I intend for my business services to be handmade with good ingredients, and with care for how they are presented. So this year, I decided to bake that metaphor into brownies.

It was great fun to select and source the ingredients, tins, ribbons and cards. (Readers who know me may smile to hear that I used an excel spreadsheet as a project planning tool.)

I fell into a rhythm of baking early in the day, letting the brownies cool while I worked. In the afternoons, I’d construct the packages and schedule deliveries based on where I had other afternoon appointments.

(Knowing that recipients would have an abundance of available holiday sweets, the packages were petite, just enough for a couple of people to share a snack or two while they were fresh. And to avoid raising either the Grinch's ire, or true ethical concern, in firms where gift policies prevail.)

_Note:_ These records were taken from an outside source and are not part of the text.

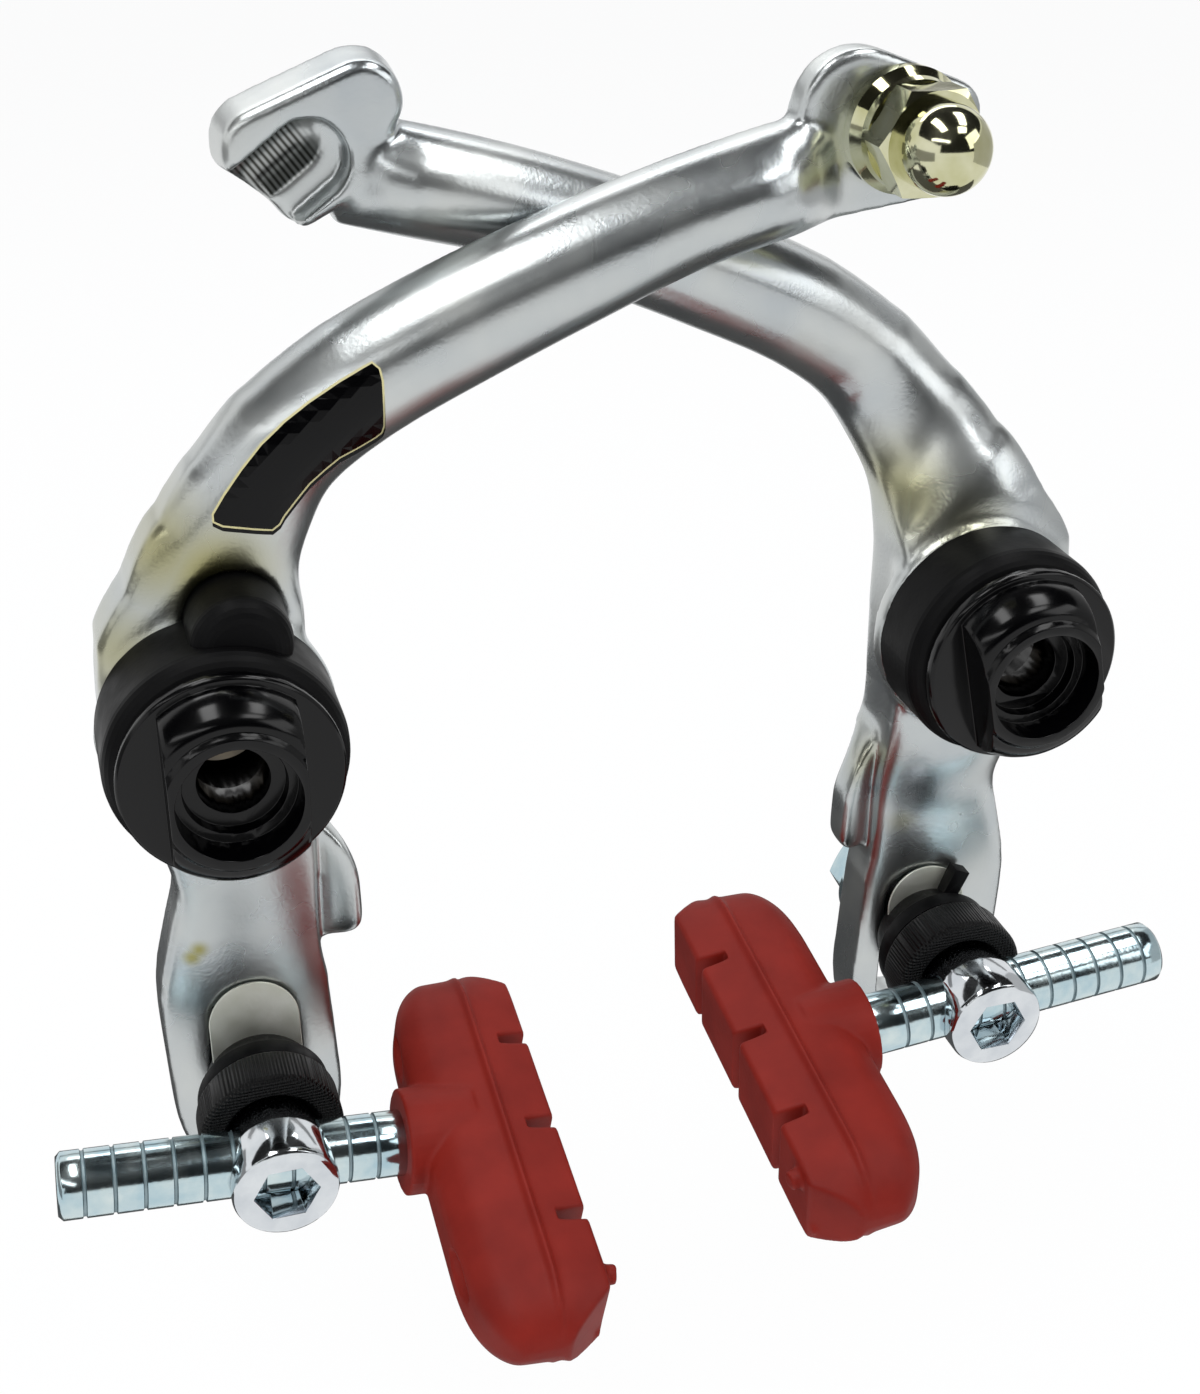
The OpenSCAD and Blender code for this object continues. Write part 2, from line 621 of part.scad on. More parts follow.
// Moulded pad: plan, section and side outlines meet in one boat-shaped block
module pad_block() {
    face = collar_length + pad_thick;
    back = collar_length + 0.4;
    half = pad_length / 2;
    intersection() {
        // Plan: flat braking face and a back that rounds off at both ends
        linear_extrude(2 * pad_height, center = true) polygon(rounded([
            [face, -half + 1.4, 1], [face, half - 1.4, 1], [face - ridge_back, half, 4],
            [back + 2.6, half - 1.2, 4], [back, half - 6, 6], [back, -half + 6, 6],
            [back + 2.6, -half + 1.2, 4], [face - ridge_back, -half, 4]]));
        // Section: widest at the parting ridge
        rotate([90, 0, 0]) linear_extrude(2 * pad_length, center = true) polygon(rounded([
            [face, face_height / 2, 0.4], [face - ridge_back, pad_height / 2, 0.5],
            [collar_length, pad_height / 2 - 2.2, 2.4], [collar_length, -pad_height / 2 + 2.2, 2.4],
            [face - ridge_back, -pad_height / 2, 0.5], [face, -face_height / 2, 0.4]]));
        // Side: both ends rounded
        rotate([0, 90, 0]) linear_extrude(2 * face) polygon(rounded([
            [-pad_height / 2 - 0.8, -half, 5.4], [pad_height / 2 + 0.8, -half, 5.4],
            [pad_height / 2 + 0.8, half, 5.4], [-pad_height / 2 - 0.8, half, 5.4]]));
    }
}

module brake_pad(pitch, offset) {
    face = collar_length + pad_thick;
    step = pad_length / (pad_grooves + 1);
    color("indianred") on_slope() translate([collar_at, -post_depth, 0]) rotate([pitch, 0, 0])
        difference() {
            union() {
                translate([0, -offset, 0]) pad_block();
                rotate([0, 90, 0]) cylinder(d = collar_d, h = collar_length + 3);
            }
            for (i = [1:pad_grooves])
                translate([face - pad_groove_depth, i * step - pad_length / 2 - offset, 0]) {
                    cylinder(d = pad_groove_w, h = 2 * pad_height, center = true);
                    translate([0, -pad_groove_w / 2, -pad_height])
                        cube([pad_groove_depth + 1, pad_groove_w, 2 * pad_height]);
                }
            rotate([0, 90, 0]) translate([0, 0, -1]) cylinder(d = post_d, h = 8.1);
            rotate([0, 90, 0]) translate([0, 0, 7]) cylinder(d = post_d + 2, h = 3);
        }
}

// Places its children on the anchor bolt's axis, with depths measured from the plate's face
module on_anchor() {
    on_side(-1) translate([anchor_across, -front_layer_rear - front_plate_thick, anchor_height])
        children();
}

module anchor_bolt() {
    head = 2.6;
    color("khaki") on_anchor() {
        translate([0, front_plate_thick, 0]) hex_nut(anchor_nut_w - 1, -head, 0);
        bar(thread_d / 2, -front_plate_thick - 0.5, anchor_washer_thick + anchor_nut_h + 1);
    }
}

// Washer with a groove that clamps the cable against the plate
module anchor_washer() {
    r = anchor_washer_d / 2;
    color("khaki") on_anchor() difference() {
        turned([[0, 0], [r, 0], [r, 1.4], [r - 0.7, anchor_washer_thick - 0.9],
            [r - 0.9, anchor_washer_thick], [0, anchor_washer_thick]]);
        bar(thread_d / 2 + 0.1, -1, anchor_washer_thick + 1);
        translate([-r - 1, 0, -thread_d / 2 - cable_d / 2]) rotate([0, 90, 0])
            cylinder(d = cable_d, h = 2 * r + 2);
    }
}

// Domed cap nut
module anchor_nut() {
    base = anchor_washer_thick;
    top = base + anchor_nut_h;
    color("khaki") on_anchor() difference() {
        union() {
            hex_nut(anchor_nut_w, base, top);
            intersection() {
                translate([0, -top - dome_neck, 0]) sphere(r = dome_r);
                bar(dome_r + 1, base + 1, top + 8);
            }
            bar(dome_r, top - 0.5, top + dome_neck);
        }
        bar(thread_d / 2, base - 1, top + 1.1);
    }
}

on_side(-1) pivot_bush();  // left_pivot_bush
on_side(1) pivot_bush();  // right_pivot_bush
on_side(-1) adjuster(0);  // left_adjuster
on_side(1) adjuster(right_flats_turn);  // right_adjuster
front_arm();
back_arm();
on_side(-1) spring_cover(true);  // left_spring_cover
on_side(1) spring_cover(false);  // right_spring_cover
on_side(-1) return_spring();  // left_return_spring
on_side(1) return_spring();  // right_return_spring
on_eye(-1) toe_in_washer(180);  // left_toe_in_washer
on_eye(1) toe_in_washer(-24);  // right_toe_in_washer
on_eye(-1) toothed_washer();  // left_toothed_washer
on_eye(1) toothed_washer();  // right_toothed_washer
on_eye(-1) eye_bolt();  // left_eye_bolt
on_eye(1) eye_bolt();  // right_eye_bolt
on_eye(-1) rear_washer();  // left_rear_washer
on_eye(1) rear_washer();  // right_rear_washer
on_eye(-1) eye_nut();  // left_eye_nut
on_eye(1) eye_nut();  // right_eye_nut
on_eye(-1) pad_post();  // left_pad_post
on_eye(1) pad_post();  // right_pad_post
on_eye(-1)  // left_brake_pad
    brake_pad(left_pad_pitch, left_pad_offset);
on_eye(1)  // right_brake_pad
    brake_pad(right_pad_pitch, right_pad_offset);
anchor_bolt();
anchor_washer();
anchor_nut();
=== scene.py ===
# %% [markdown]
# # A bicycle u-brake, dressed for the camera
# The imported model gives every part's place and size in metres. This lesson keeps that frame
# fixed, gives each part its real surface, and rebuilds the forged and moulded parts with the
# soft edges that a press or a mould leaves.

# %% Load the fixed frame
import math

import bmesh
import bpy
from mathutils import Matrix, Vector
from mathutils.bvhtree import BVHTree


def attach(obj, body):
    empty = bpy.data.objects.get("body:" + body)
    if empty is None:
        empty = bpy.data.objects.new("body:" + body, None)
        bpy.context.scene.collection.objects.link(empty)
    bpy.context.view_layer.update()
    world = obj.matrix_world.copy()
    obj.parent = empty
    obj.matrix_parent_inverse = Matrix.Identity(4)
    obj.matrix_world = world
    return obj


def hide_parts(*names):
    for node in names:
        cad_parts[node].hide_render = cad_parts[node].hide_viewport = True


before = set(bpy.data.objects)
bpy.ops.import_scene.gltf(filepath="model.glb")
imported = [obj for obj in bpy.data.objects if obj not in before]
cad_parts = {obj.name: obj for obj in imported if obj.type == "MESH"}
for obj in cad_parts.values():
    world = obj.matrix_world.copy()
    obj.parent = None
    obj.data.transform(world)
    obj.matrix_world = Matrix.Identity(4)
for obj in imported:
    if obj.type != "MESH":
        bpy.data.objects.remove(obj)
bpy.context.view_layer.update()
scene = bpy.context.scene
MM = 0.001

# %% [markdown]
# ## The camera
# The photograph was taken close up, so its perspective is strong. The camera's place was
# found from the two adjusters' rims, which are circles of one known size.

# %% Camera
YAW, DOWN, ROLL = (math.radians(a) for a in (17.582, 28.5, 0.701))
IMAGE_HEIGHT = 1394
FOCAL_PIXELS = 1900
DISTANCE = 188.838 * MM
LOOK_AT = Vector((-5.485, -20.2, 3.4)) * MM

forward = Vector((math.sin(YAW) * math.cos(DOWN), math.cos(YAW) * math.cos(DOWN),
                  -math.sin(DOWN)))
level = Vector((math.cos(YAW), -math.sin(YAW), 0.0))
upright = level.cross(forward)
right = level * math.cos(ROLL) + upright * math.sin(ROLL)
up = upright * math.cos(ROLL) - level * math.sin(ROLL)

camera_data = bpy.data.cameras.new("camera")
camera_data.sensor_fit = "VERTICAL"
camera_data.sensor_height = 36.0
camera_data.lens = FOCAL_PIXELS * camera_data.sensor_height / IMAGE_HEIGHT
camera_data.clip_start = 0.01
camera = bpy.data.objects.new("camera", camera_data)
turn = Matrix((right, up, -forward)).transposed().to_4x4()
camera.matrix_world = Matrix.Translation(LOOK_AT - forward * DISTANCE) @ turn
scene.collection.objects.link(camera)
scene.camera = camera
scene.view_settings.view_transform = "Standard"
print("lens %.2f mm" % camera_data.lens, "camera at", camera.matrix_world.translation)

# %% [markdown]
# ## Small helpers
# Hex colours are how a painter or a web page names a colour. Blender's sockets want linear
# light, so one function turns the one into the other.

# %% Colours and nodes
def linear(hex_colour):
    """Linear red, green, blue and alpha of a colour written as #rrggbb."""
    parts = [int(hex_colour[i:i + 2], 16) / 255 for i in (1, 3, 5)]
    return tuple(c / 12.92 if c <= 0.04045 else ((c + 0.055) / 1.055) ** 2.4
                 for c in parts) + (1.0,)


def add_node(tree, kind, settings=None, inputs=None):
    """Adds one node. settings are its own options, inputs are socket values or links."""
    node = tree.nodes.new(kind)
    for name, value in (settings or {}).items():
        setattr(node, name, value)
    for name, value in (inputs or {}).items():
        if isinstance(value, bpy.types.NodeSocket):
            tree.links.new(value, node.inputs[name])
        else:
            node.inputs[name].default_value = value
    return node


def new_material(name, colour, metallic, roughness):
    """A material with its shader ready. Returns (material, tree, shader)."""
    material = bpy.data.materials.new(name)
    material.use_nodes = True
    tree = material.node_tree
    tree.nodes.clear()
    shader = add_node(tree, "ShaderNodeBsdfPrincipled", inputs={
        "Base Color": linear(colour), "Metallic": metallic, "Roughness": roughness})
    add_node(tree, "ShaderNodeOutputMaterial", inputs={"Surface": shader.outputs["BSDF"]})
    return material, tree, shader


def ramp(tree, fac, stops):
    """A colour ramp with (position, colour) stops, driven by fac."""
    node = add_node(tree, "ShaderNodeValToRGB", inputs={"Fac": fac})
    elements = node.color_ramp.elements
    while len(elements) < len(stops):
        elements.new(0.5)
    for element, (position, colour) in zip(elements, stops):
        element.position = position
        element.color = colour
    return node.outputs["Color"]


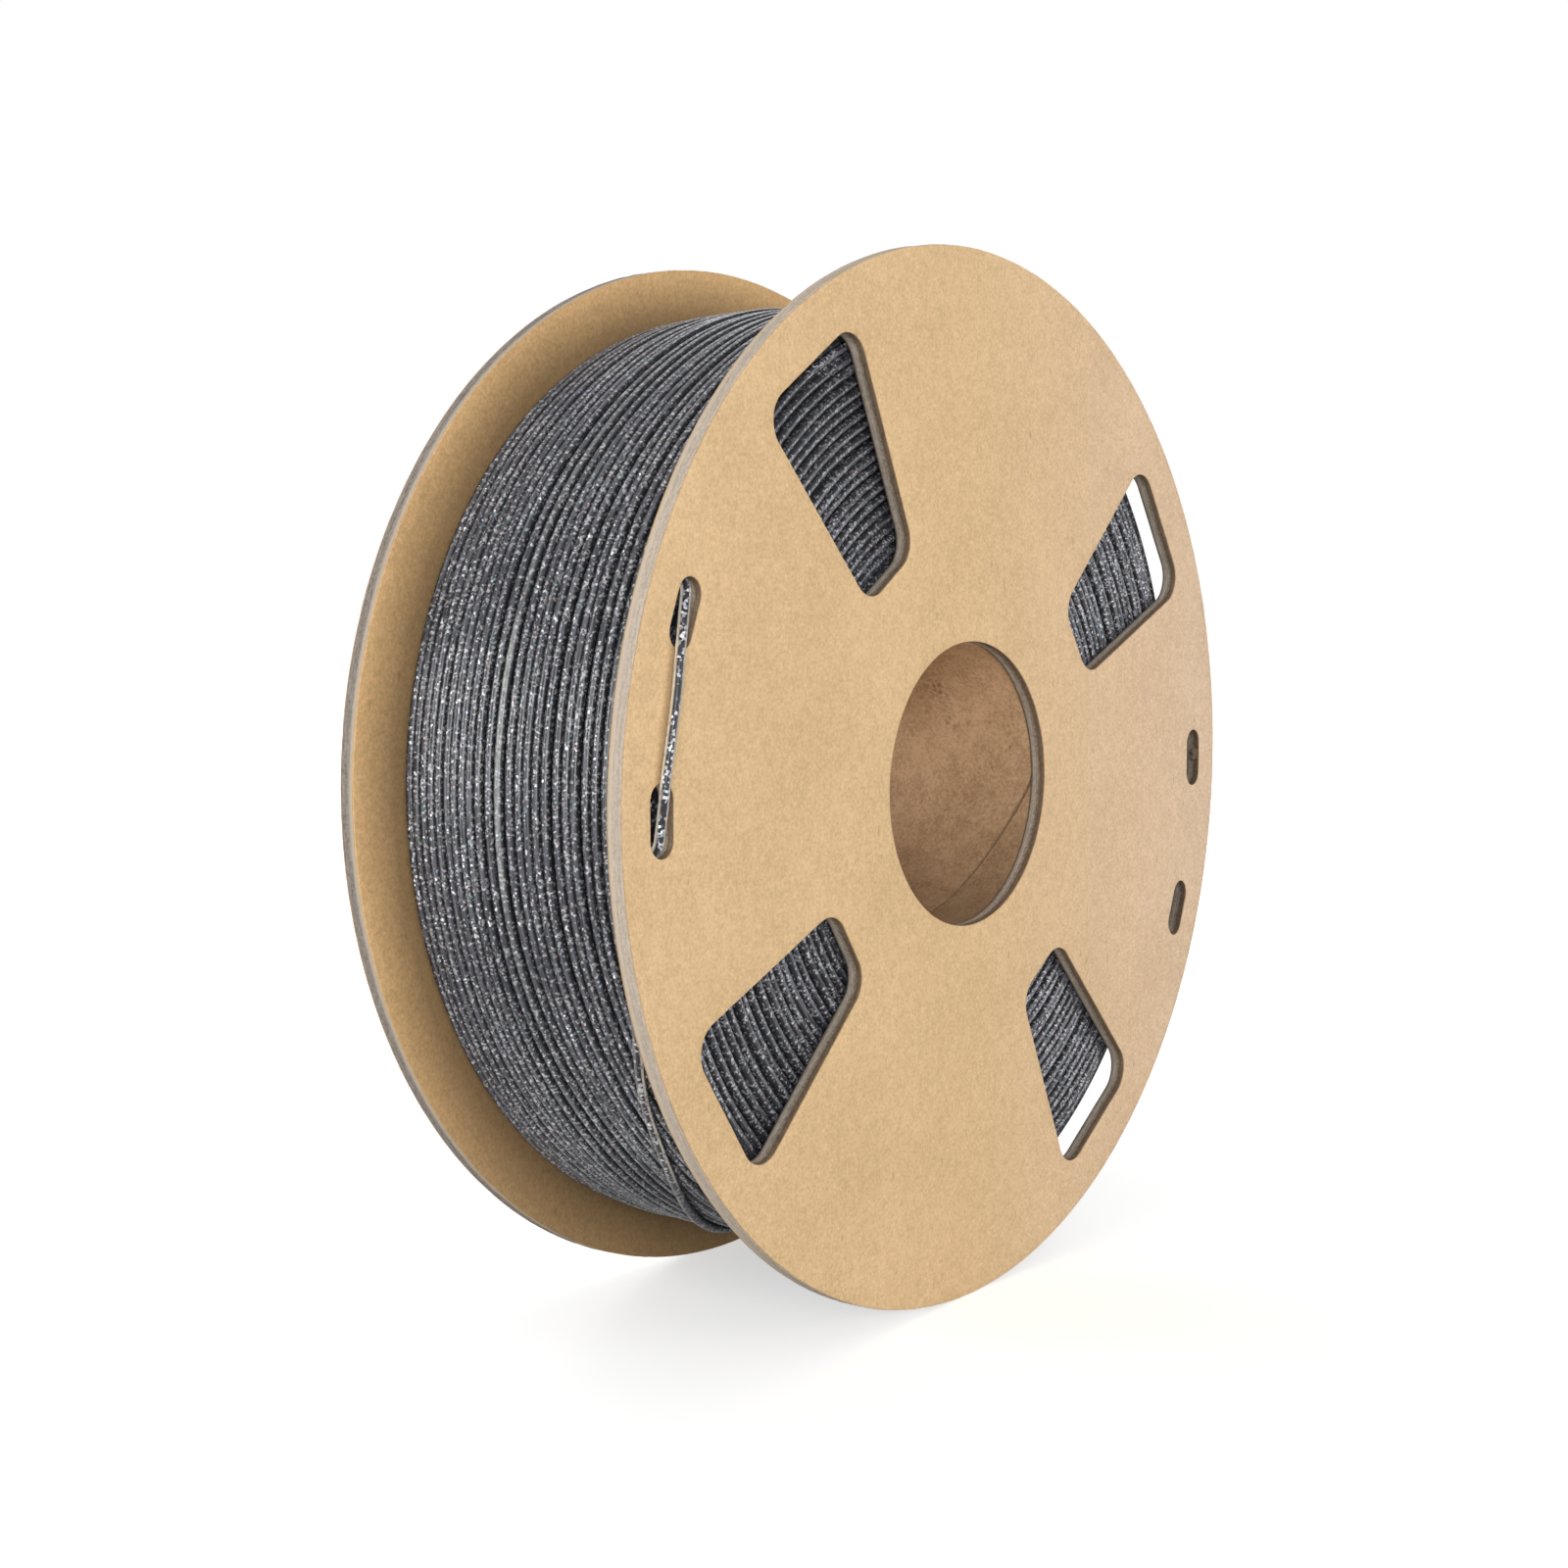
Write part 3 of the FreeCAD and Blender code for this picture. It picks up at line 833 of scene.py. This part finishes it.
# The last turn of the top layer stands a little proud on the left, and has a painted highlight there
before_end = np.linspace(360 * (len(top_places) - 1), 0, len(top_path))
proud = ease((before_end - 190) / 25) * (1 - ease((before_end - 296) / 20))
top_path *= 1 + [[PROUD_SHARE, 0, PROUD_SHARE]] * proud[:, None]
painted_light = 0.3 * proud + 0.9 * ease((before_end - 258) / 8) * (1 - ease((before_end - 288) / 8))
# The turns in the hollow below the free end are painted darker as shade
top_turns = strands_piece("filament_top", [top_path],
                          pale=painted_light[:, None] * line_round(14, 50, 12) - hollow[:, None])
dress(top_turns, filament)
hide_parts("filament_top_turns")

rear_places = rows(38.4, 59.9, 1.98, 1.84, 2.2)
rear_path = winding_path(rear_places, REAR_END_ANGLE)[0]
rear_turns = strands_piece("filament_rear", [rear_path])
dress(rear_turns, filament)
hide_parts("filament_rear_turns")

under_paths = [winding_path(between(top_places), TOP_END_ANGLE, UNDER_LAYER_DEPTH)[0],
               winding_path(between(rear_places), REAR_END_ANGLE, UNDER_LAYER_DEPTH)[0]]
under_turns = strands_piece("filament_under", under_paths, sides=8)
dress(under_turns, filament_side)


SIDE_END_RADIUS = 87.0
SIDE_SPREAD = 0.7
SIDE_SWAY = 0.14
SIDE_SPACING = (1.92, 2.18)


def front_setback(radius):
    """Returns how far the winding's front side draws back near its outside."""
    return 1.1 * max(0.0, (radius - 85.2) / 2.4)


def side_rings(first_radius, depth):
    """Returns the strands at the front side of the winding, as rings of uneven depth."""
    paths = []
    radius = first_radius
    count = 200
    while radius < SIDE_END_RADIUS:
        angle = -np.arange(count + 1) * 2 * math.pi / count
        rise = SIDE_SPREAD * np.clip(0.5 + 0.5 * smooth_noise(count, 40), 0, 1)
        sway = SIDE_SWAY * smooth_noise(count, 30)
        rise, sway = np.append(rise, rise[0]), np.append(sway, sway[0])
        r = radius + sway
        y = depth + rise + front_setback(radius)
        paths.append(on_ring(r, angle, y))
        radius += RNG.uniform(*SIDE_SPACING)
    return paths


side_paths = side_rings(44.0, 4.4) + side_rings(45.0, 5.6)
side_turns = strands_piece("filament_side", side_paths, sides=10, facing=math.pi / 2)
dress(side_turns, filament_side)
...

After all of this holiday fun – and it was fun -- it was heartening to see press coverage about home-baked gifts. The health blog at The New York Times, Well, posted at least two items.

Commenters on one NPR story shared my dismay with Claire Crespo’s suggestion that we use cake mix and canned frosting to make good looking gifts that make people smile.

Our willingness to value things that look good, but lack substance, has contributed to our current problems. And it literally feeds our health care challenges.

(Is canned frosting even food?)

I felt more aligned with Nicole Spridakis, who spoke of the pleasures of baking gifts from scratch; her results sound far more elegant than my simple brownies.

Holy Zeitgeist Batman, could home baking be an antidote to the financial crisis?

It seems that the raves I’ve won relate less to my baking prowess, and more to the power of a humble, but well constructed, bakery item to speak to a place in our hearts that can’t be touched by the markets.

That’s the kind of leadership we need -- in abundance -- as we approach this next and very hopeful new year. Eyes wide open.

(The photo is a few of my finished gift packages...I had a heck of a time keeping the ribbons tied onto the round tins. Sigh.)